I’m sure that’s true for many economists and for some branches of the field, such as Keynesian macroeconomics. But Coase seems to reject economic theorizing altogether, even the “causal-realist” approach popular in these parts. To be useful, he argues, economics should provide practical guidance for the businessperson. However, “[s]ince economics offers little in the way of practical insight, managers and entrepreneurs depend on their own business acumen, personal judgment, and rules of thumb in making decisions.”
Well, that sounds about right to me. Economics provides general principles, or laws, about human action and interaction, mostly stated as “if-then” propositions.
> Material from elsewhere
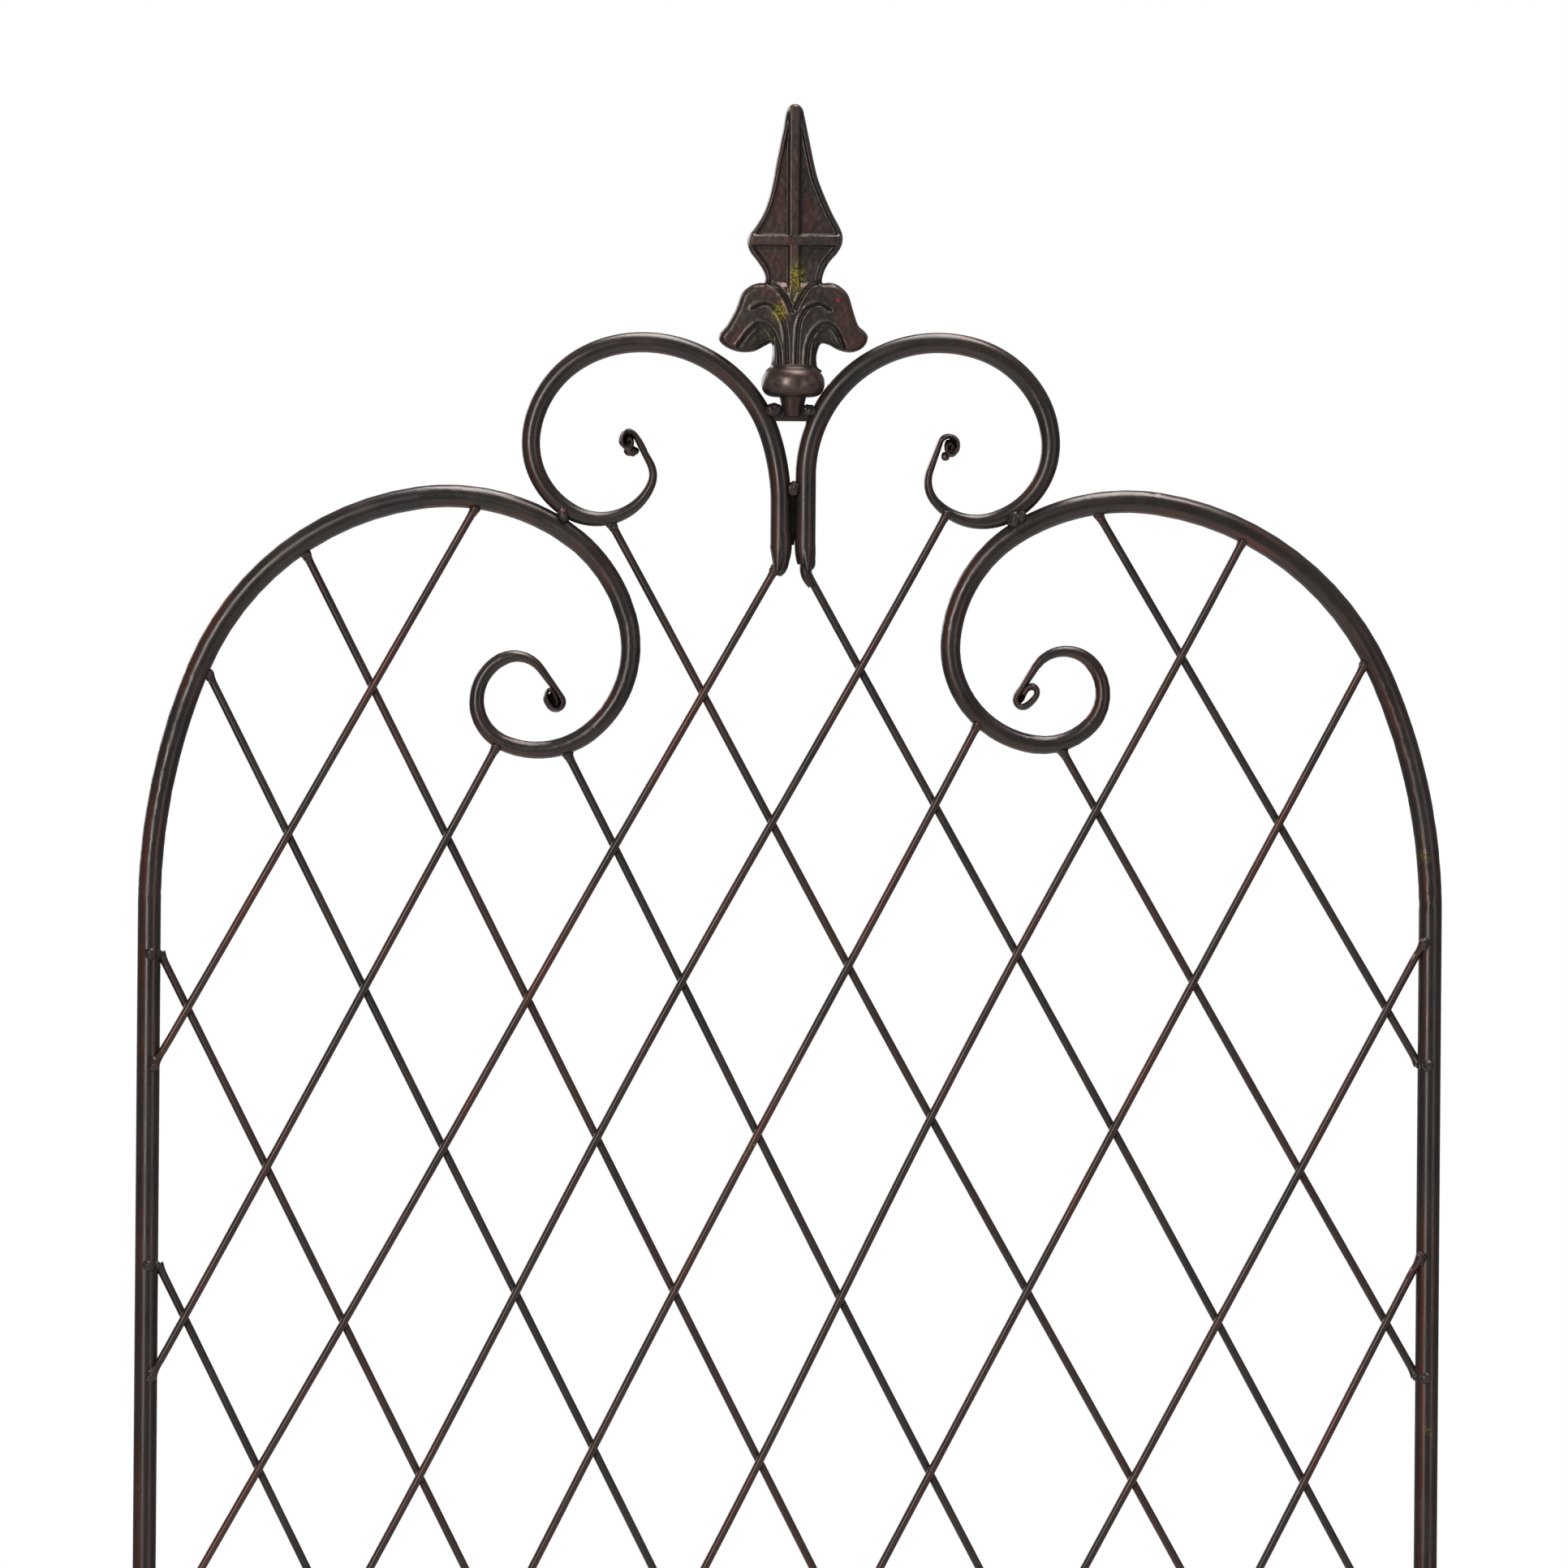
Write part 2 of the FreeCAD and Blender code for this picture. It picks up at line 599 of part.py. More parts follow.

Applying the principles to concrete, historical cases requires Verstehen, and is the task of economic historians (as analysts) and entrepreneurs (as actors), not economic theorists. Deductive theory does not replace judgment. Without deductive theory, however, we’d have no principles to apply, and nothing to contribute to our understanding of the economy except — to quote Coase’s own critique of the Old Institutionalists — “a mass of descriptive material waiting for a theory, or a fire.” To be sure, Coase’s own inductive method has led to several brilliant insights. Coase himself has a knack for intuiting general principles from concrete cases (e.g., theorizing about transaction costs from observing automobile plants, or about property rights from studying the history of spectrum allocation), though not perfectly. But, as I noted before, Coase himself is probably the exception that proves the rule — namely that induction is a mess.